Safile underwent successful trials with German giants Borrussia Moenchengladbach, but could unfortunately not be registered because of age restrictions. He was 23.
Nonetheless, he got a second bite on the cherry when he was invited for trails by Schwarz Weiss under the guidance of head coach Joe Franken. Upon his arrival, the team were lingering dangerously in the relegation zone but his goal scoring prowess lifted the lower tier league side to safety.
He scored a remarkable tally of 13 goals in his short spell - obliging scouts from Alemannia Aochen to dangle a juicy carrot in his face. It was not long before Scottish giants Motherwell came knocking on his door for his signature, and as they say, the rest is history.
After a successful three year spell with Motherwell, Safile received a tempting offer from China where he spent four seasons with top Chinese outfit Dallian Wanda between 1999 and 2001. He also enjoyed a short stint with Shenzhen Pingon Kejan on loan in 2001 before moving to Europe to sign for Serbian club FC Cuckoricki Stankom.
Safile will be best remembered for his astonishing diving header in his league debut for Motherwell, in a 2-all draw against Glasgow Rangers in the Scottish Premier League at Ibrox and of course, his well taken brace against Ivory Coast in Ouagadougou.
In Ouagadougou, the Namibian amateurs came from 3 goals down to draw level, only to lose the tie 3-4 in the end.

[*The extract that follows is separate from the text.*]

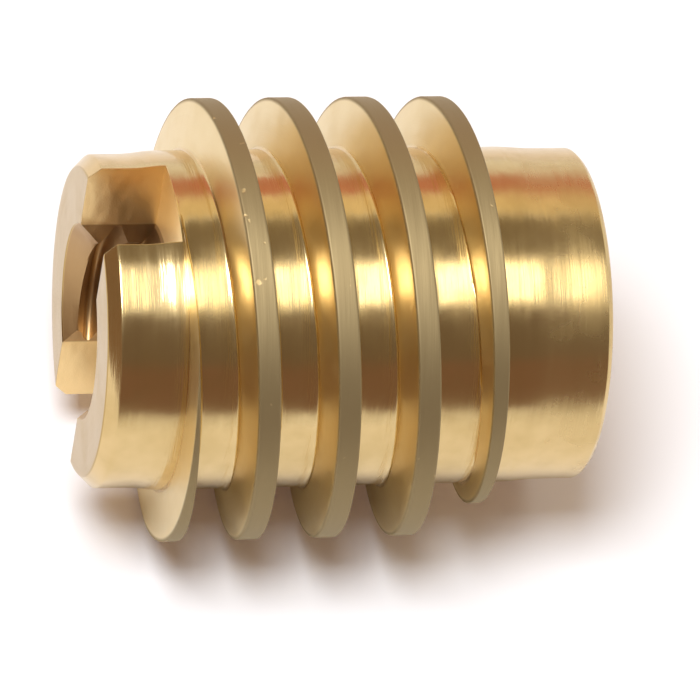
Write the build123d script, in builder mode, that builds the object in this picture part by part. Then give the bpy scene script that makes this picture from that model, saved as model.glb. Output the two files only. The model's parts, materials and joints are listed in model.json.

And who would ever forget the sunny day when he singlehandedly tormented Malawi at Windhoek’s Independence stadium.
Unlike many of his peers who have sadly gone astray upon retirement from competitive football struggling financially, not even knowing where their next meal is going to come from, the gentle giant has made some wise investments and is currently a noted businessman in the construction sector, especially at the northern town of Ondangwa.
The Motherwell website says “Safile remains a fondly recalled figure for those who witnessed him grace the claret and amber”. He was recently honoured (knighted) with the prestigious Sport Achiever accolade by the National Sport Commission (NSC) at the annual Sport Awards ceremony in Ondangwa, last October.